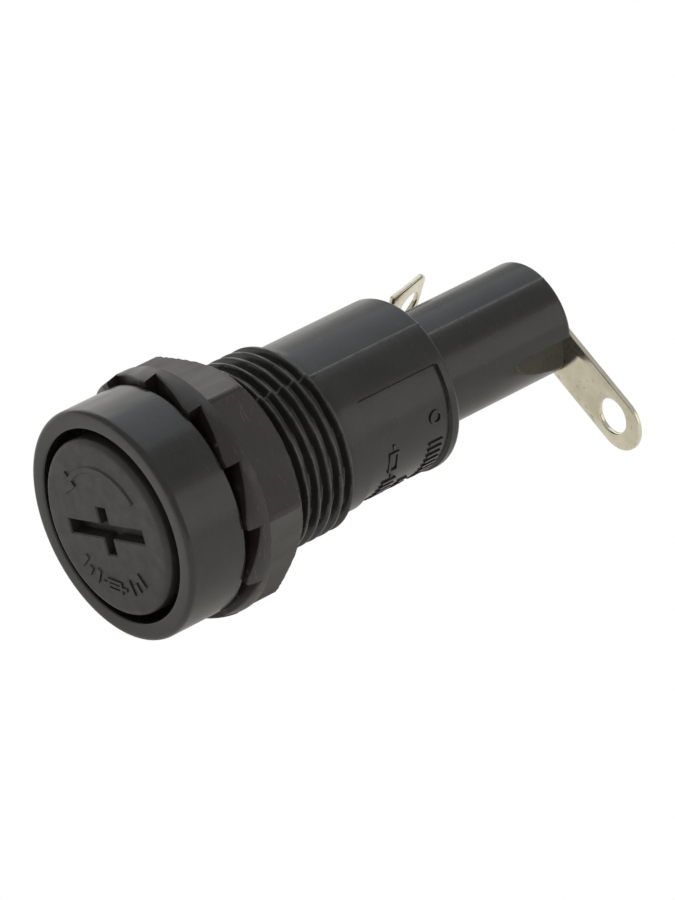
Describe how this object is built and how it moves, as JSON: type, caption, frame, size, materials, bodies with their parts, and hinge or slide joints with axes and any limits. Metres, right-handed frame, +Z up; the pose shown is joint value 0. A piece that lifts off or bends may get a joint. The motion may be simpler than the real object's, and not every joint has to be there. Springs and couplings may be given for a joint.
{
  "type": "cartridge fuse holder",
  "caption": "Round panel-mounted holder for a small glass cartridge fuse, with a bayonet knob, a locking hex nut on a threaded neck, and two solder lugs.",
  "frame": {"origin": "centre of the bezel's rear face, where the holder's axis meets the front of the panel", "axes": "+Y along the holder's axis from the knob towards the rear terminal, +Z up, +X to the right as seen from the front"},
  "size_m": [0.018, 0.0358, 0.0162],
  "materials": {
    "black_moulding": "near-black moulded thermoplastic with a satin sheen",
    "nut_moulding": "warm black moulded thermoplastic, slightly rougher",
    "knob_moulding": "black moulded thermoplastic, matt",
    "steel_pin": "bright steel",
    "plated_contact": "nickel-plated brass",
    "ferrule_plating": "nickel-plated brass cap",
    "clear_glass": "clear glass tube",
    "solder": "dull solder",
    "fuse_wire": "tinned copper wire",
    "spring_steel": "drawn spring steel",
    "plated_terminal": "tin-plated brass strip"
  },
  "bodies": {
    "holder": {"housing": "black_moulding", "side_terminal": "plated_terminal", "end_terminal": "plated_terminal", "end_rivet": "plated_terminal", "contact_spring": "spring_steel"},
    "nut": {"hex_nut": "nut_moulding"},
    "plunger": {"contact_plunger": "plated_contact"},
    "fuse_carriage": {"contact_clip": "plated_contact", "front_ferrule": "ferrule_plating", "rear_ferrule": "ferrule_plating", "glass_tube": "clear_glass", "front_solder": "solder", "rear_solder": "solder", "fuse_wire": "fuse_wire"},
    "knob": {"knob": "knob_moulding", "clip_pin": "steel_pin"}
  },
  "joints": [
    {"name": "nut_travel", "type": "slide", "parent": "holder", "child": "nut", "axis": [0, 1, 0], "range_m": [0, 0.00498]},
    {"name": "plunger_press", "type": "slide", "parent": "holder", "child": "plunger", "axis": [0, 1, 0], "range_m": [0, 0.0009], "stiffness_N_per_m": 500, "deforming": ["contact_spring"]},
    {"name": "carrier_slide", "type": "slide", "parent": "holder", "child": "fuse_carriage", "axis": [0, -1, 0], "range_m": [0, 0.034]},
    {"name": "knob_turn", "type": "hinge", "parent": "fuse_carriage", "child": "knob", "pos_m": [0, 0, 0], "axis": [0, 1, 0], "range_deg": [0, 60]}
  ]
}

• Task directions:
State the count of lines above containing the string "joints", and add nothing to it.

• Solution to this problem:
2